Shakey the Robot was the first general-purpose mobile robot able to reason about its own actions. While other robots would have to be instructed on each individual step of completing a larger task, Shakey could analyze commands and break them down into basic chunks by itself.

Due to its nature, the project combined research in robotics, computer vision, and natural language processing. Because of this, it was the first project that melded logical reasoning and physical action.[citation needed] Shakey was developed at the Artificial Intelligence Center of Stanford Research Institute (now called SRI International).

Some of the most notable results of the project include the A* search algorithm, the Hough transform, and the visibility graph method.[citation needed]

Shakey was developed from approximately 1966 through 1972 with Charles Rosen, Nils Nilsson and Peter Hart as project managers. Other major contributors included Alfred Brain, Sven Wahlstrom, Bertram Raphael, Richard Duda, Richard Fikes, Thomas Garvey, Helen Chan Wolf and Michael Wilber. The project was funded by the Defense Advanced Research Projects Agency (DARPA) based on a SRI proposal submitted in April 1964 for research in "Intelligent Automata", later "Intelligent Automata to Reconnaissance".

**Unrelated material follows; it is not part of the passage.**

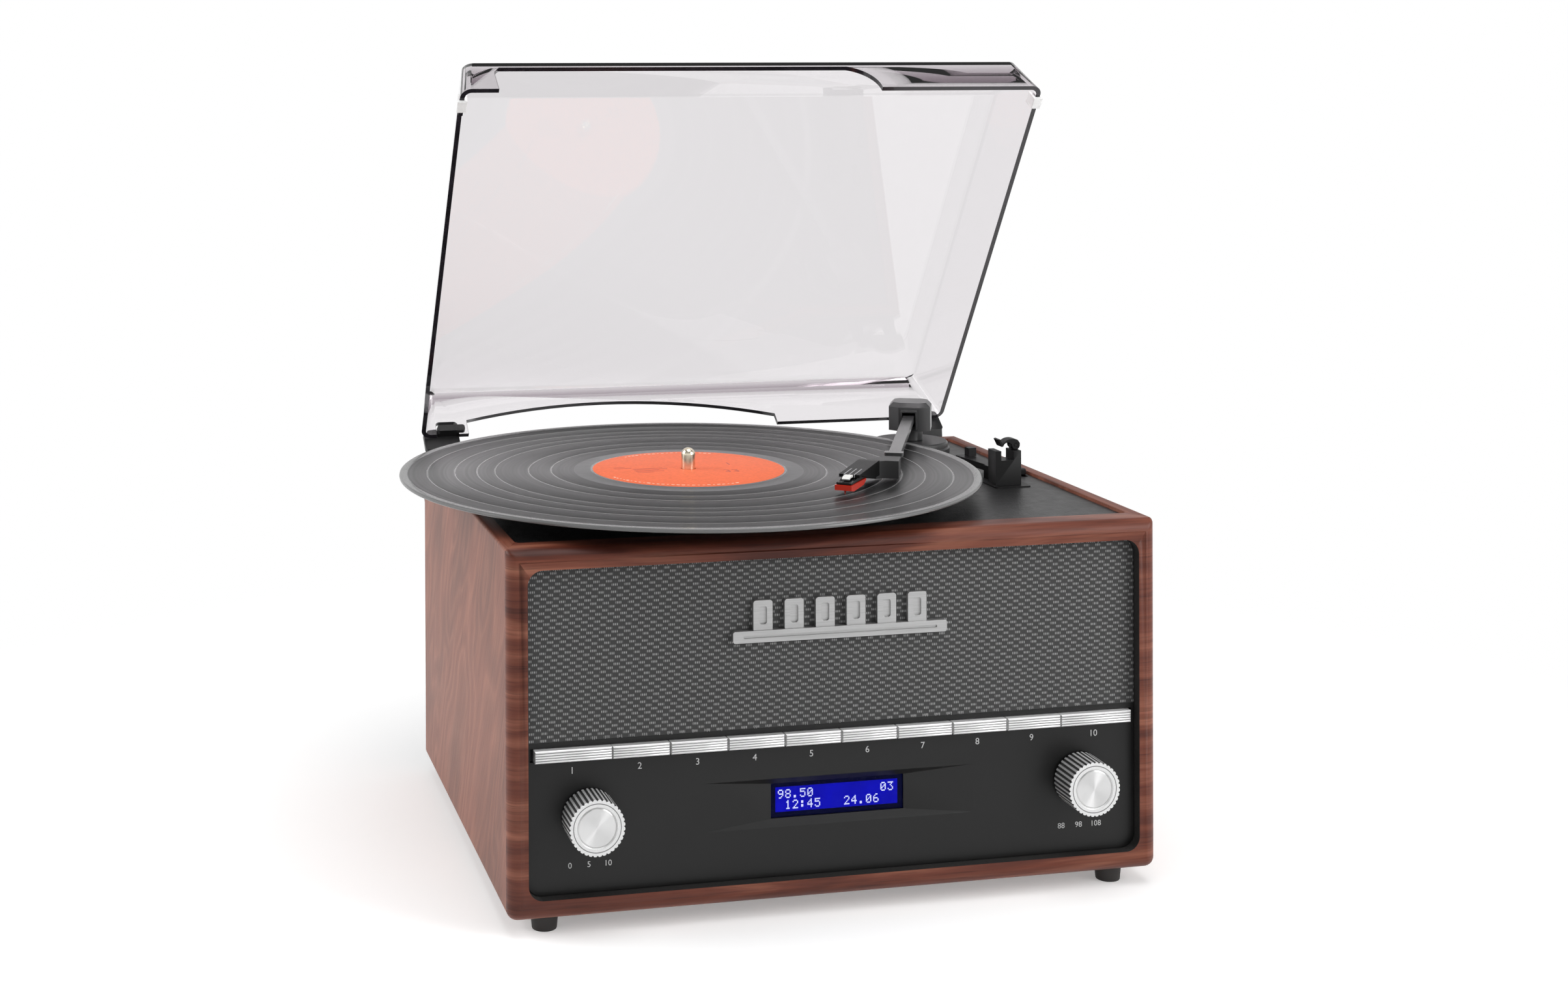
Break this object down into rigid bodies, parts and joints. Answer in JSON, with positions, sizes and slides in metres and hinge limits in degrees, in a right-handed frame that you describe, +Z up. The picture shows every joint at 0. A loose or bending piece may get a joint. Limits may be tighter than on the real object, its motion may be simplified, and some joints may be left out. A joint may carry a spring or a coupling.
{
  "type": "stereo music centre",
  "caption": "Wooden table-top music centre with a record player under a hinged clear lid, push-buttons, a display, control knobs and loudspeakers behind a cloth grille.",
  "frame": {"origin": "centre of the cabinet's flat underside, above the feet", "axes": "+Z up, -Y towards the front, +X to the right as seen from the front"},
  "size_m": [0.3518, 0.3228, 0.401],
  "materials": {
    "mahogany_wood": "reddish-brown mahogany veneer, satin lacquer",
    "dark_board": "black-painted fibreboard",
    "black_plastic": "moulded, fine satin",
    "deck_plastic": "leather-grained moulding",
    "panel_plastic": "satin black",
    "grey_plastic": "moulded, slightly glossy",
    "silver_plastic": "brushed silver",
    "badge_silver": "satin silver",
    "grille_fabric": "woven dark-grey cloth",
    "rubber": "matt black",
    "steel": "zinc-plated",
    "spindle_metal": "polished",
    "vinyl_black": "grooved vinyl",
    "label_paper": "orange paper",
    "felt": "pressed felt",
    "smoked_clear": "clear smoked acrylic",
    "white_plastic": "white",
    "red_plastic": "translucent red",
    "lcd_blue": "blue display glass",
    "window_clear": "clear",
    "circuit_green": "solder mask",
    "copper_core": "laminated core"
  },
  "bodies": {
    "root": {"cabinet_shell": "mahogany_wood", "back_panel": "dark_board", "rear_screws": "steel", "feet": "rubber", "power_inlet": "black_plastic", "line_sockets": "black_plastic", "front_panel": "panel_plastic", "display_window": "window_clear", "display_module": "lcd_blue", "control_board": "circuit_green", "grille_cloth": "grille_fabric", "speaker_baffle": "dark_board", "speaker_left": "steel", "speaker_right": "steel", "badge": "badge_silver", "volume_encoder": "steel", "tune_encoder": "steel", "deck_plate": "deck_plastic", "bearing_bush": "steel", "motor": "steel", "drive_belt": "rubber", "tonearm_base": "black_plastic", "arm_rest": "black_plastic", "hinge_bases": "black_plastic", "main_board": "circuit_green", "transformer": "copper_core"},
    "platter": {"platter": "black_plastic", "slipmat": "felt", "record": "vinyl_black", "record_label": "label_paper", "spindle": "spindle_metal"},
    "pulley": {"motor_pulley": "grey_plastic"},
    "arm_carrier": {"arm_housing": "grey_plastic", "arm_pin": "steel"},
    "tonearm": {"arm_tube": "grey_plastic", "arm_coupling": "black_plastic", "headshell": "black_plastic", "finger_lift": "white_plastic", "cartridge": "black_plastic", "stylus": "red_plastic"},
    "rest_hook": {"rest_hook": "black_plastic"},
    "cue_lever": {"cue_lever": "black_plastic"},
    "speed_knob": {"speed_knob": "black_plastic"},
    "autostop_knob": {"autostop_knob": "black_plastic"},
    "lid": {"lid_shell": "smoked_clear", "lid_bumpers": "white_plastic", "lid_arms": "black_plastic"},
    "volume_knob": {"volume_knob": "silver_plastic"},
    "tune_shaft": {"tune_shaft": "steel"},
    "tune_knob": {"tune_knob": "silver_plastic"},
    "button_01": {"button_01": "silver_plastic"},
    "button_02": {"button_02": "silver_plastic"},
    "button_03": {"button_03": "silver_plastic"},
    "button_04": {"button_04": "silver_plastic"},
    "button_05": {"button_05": "silver_plastic"},
    "button_06": {"button_06": "silver_plastic"},
    "button_07": {"button_07": "silver_plastic"},
    "button_08": {"button_08": "silver_plastic"},
    "button_09": {"button_09": "silver_plastic"},
    "button_10": {"button_10": "silver_plastic"}
  },
  "joints": [
    {"name": "lid_hinge", "type": "hinge", "parent": "root", "child": "lid", "pos_m": [0, 0.1395, 0.1562], "axis": [-1, 0, 0], "range_deg": [-54.7, 0]},
    {"name": "platter_spin", "type": "hinge", "parent": "root", "child": "platter", "pos_m": [-0.04, 0.001, 0.17], "axis": [0, 0, 1], "continuous": true},
    {"name": "pulley_spin", "type": "hinge", "parent": "root", "child": "pulley", "pos_m": [-0.09975, 0.05114, 0.17], "axis": [0, 0, 1], "continuous": true},
    {"name": "arm_swing", "type": "hinge", "parent": "root", "child": "arm_carrier", "pos_m": [0.1198, 0.094, 0.188], "axis": [0, 0, -1], "range_deg": [-23.5, 15]},
    {"name": "arm_lift", "type": "hinge", "parent": "arm_carrier", "child": "tonearm", "pos_m": [0.1198, 0.094, 0.188], "axis": [-0.907, 0.421, 0], "range_deg": [0, 5]},
    {"name": "rest_hook_swing", "type": "hinge", "parent": "root", "child": "rest_hook", "pos_m": [0.13405, -0.017, 0.1896], "axis": [0, 1, 0], "range_deg": [0, 80]},
    {"name": "cue_lever_lift", "type": "hinge", "parent": "root", "child": "cue_lever", "pos_m": [0.13029, -0.00203, 0.1743], "axis": [0.9907, 0.1357, 0], "range_deg": [0, 25]},
    {"name": "speed_slide", "type": "slide", "parent": "root", "child": "speed_knob", "axis": [0, -1, 0], "range_m": [0, 0.01]},
    {"name": "autostop_slide", "type": "slide", "parent": "root", "child": "autostop_knob", "axis": [0, -1, 0], "range_m": [0, 0.006]},
    {"name": "volume_turn", "type": "hinge", "parent": "root", "child": "volume_knob", "pos_m": [-0.1216, -0.12, 0.0452], "axis": [0, -1, 0], "continuous": true},
    {"name": "tune_push", "type": "slide", "parent": "root", "child": "tune_shaft", "axis": [0, 1, 0], "range_m": [0, 0.0006], "stiffness_N_per_m": 600},
    {"name": "tune_turn", "type": "hinge", "parent": "tune_shaft", "child": "tune_knob", "pos_m": [0.1216, -0.12, 0.0452], "axis": [0, -1, 0], "continuous": true},
    {"name": "button_01_push", "type": "slide", "parent": "root", "child": "button_01", "axis": [0, 1, 0], "range_m": [0, 0.001], "stiffness_N_per_m": 300},
    {"name": "button_02_push", "type": "slide", "parent": "root", "child": "button_02", "axis": [0, 1, 0], "range_m": [0, 0.001], "stiffness_N_per_m": 300},
    {"name": "button_03_push", "type": "slide", "parent": "root", "child": "button_03", "axis": [0, 1, 0], "range_m": [0, 0.001], "stiffness_N_per_m": 300},
    {"name": "button_04_push", "type": "slide", "parent": "root", "child": "button_04", "axis": [0, 1, 0], "range_m": [0, 0.001], "stiffness_N_per_m": 300},
    {"name": "button_05_push", "type": "slide", "parent": "root", "child": "button_05", "axis": [0, 1, 0], "range_m": [0, 0.001], "stiffness_N_per_m": 300},
    {"name": "button_06_push", "type": "slide", "parent": "root", "child": "button_06", "axis": [0, 1, 0], "range_m": [0, 0.001], "stiffness_N_per_m": 300},
    {"name": "button_07_push", "type": "slide", "parent": "root", "child": "button_07", "axis": [0, 1, 0], "range_m": [0, 0.001], "stiffness_N_per_m": 300},
    {"name": "button_08_push", "type": "slide", "parent": "root", "child": "button_08", "axis": [0, 1, 0], "range_m": [0, 0.001], "stiffness_N_per_m": 300},
    {"name": "button_09_push", "type": "slide", "parent": "root", "child": "button_09", "axis": [0, 1, 0], "range_m": [0, 0.001], "stiffness_N_per_m": 300},
    {"name": "button_10_push", "type": "slide", "parent": "root", "child": "button_10", "axis": [0, 1, 0], "range_m": [0, 0.001], "stiffness_N_per_m": 300}
  ],
  "couplings": [
    {"joint": "pulley_spin", "follows": "platter_spin", "ratio": 12}
  ]
}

It was originally designed to have two retractable arms.

Now retired from active duty, Shakey is currently on view in a glass display case at the Computer History Museum in Mountain View, California. The project inspired numerous other robotics projects, most notably the Centibots.[citation needed]

The robot's programming was primarily done in LISP. The Stanford Research Institute Problem Solver (STRIPS) planner it used was conceived as the main planning component for the software it utilized. As the first robot that was a logical, goal-based agent, Shakey experienced a limited world. A version of Shakey's world could contain a number of rooms connected by corridors, with doors and light switches available for the robot to interact with.

Shakey had a short list of available actions within its planner. These actions involved traveling from one location to another, turning the light switches on and off, opening and closing the doors, climbing up and down from rigid objects, and pushing movable objects around. The STRIPS automated planner could devise a plan to enact all the available actions, even though Shakey himself did not have the capability to execute all the actions within the plan personally.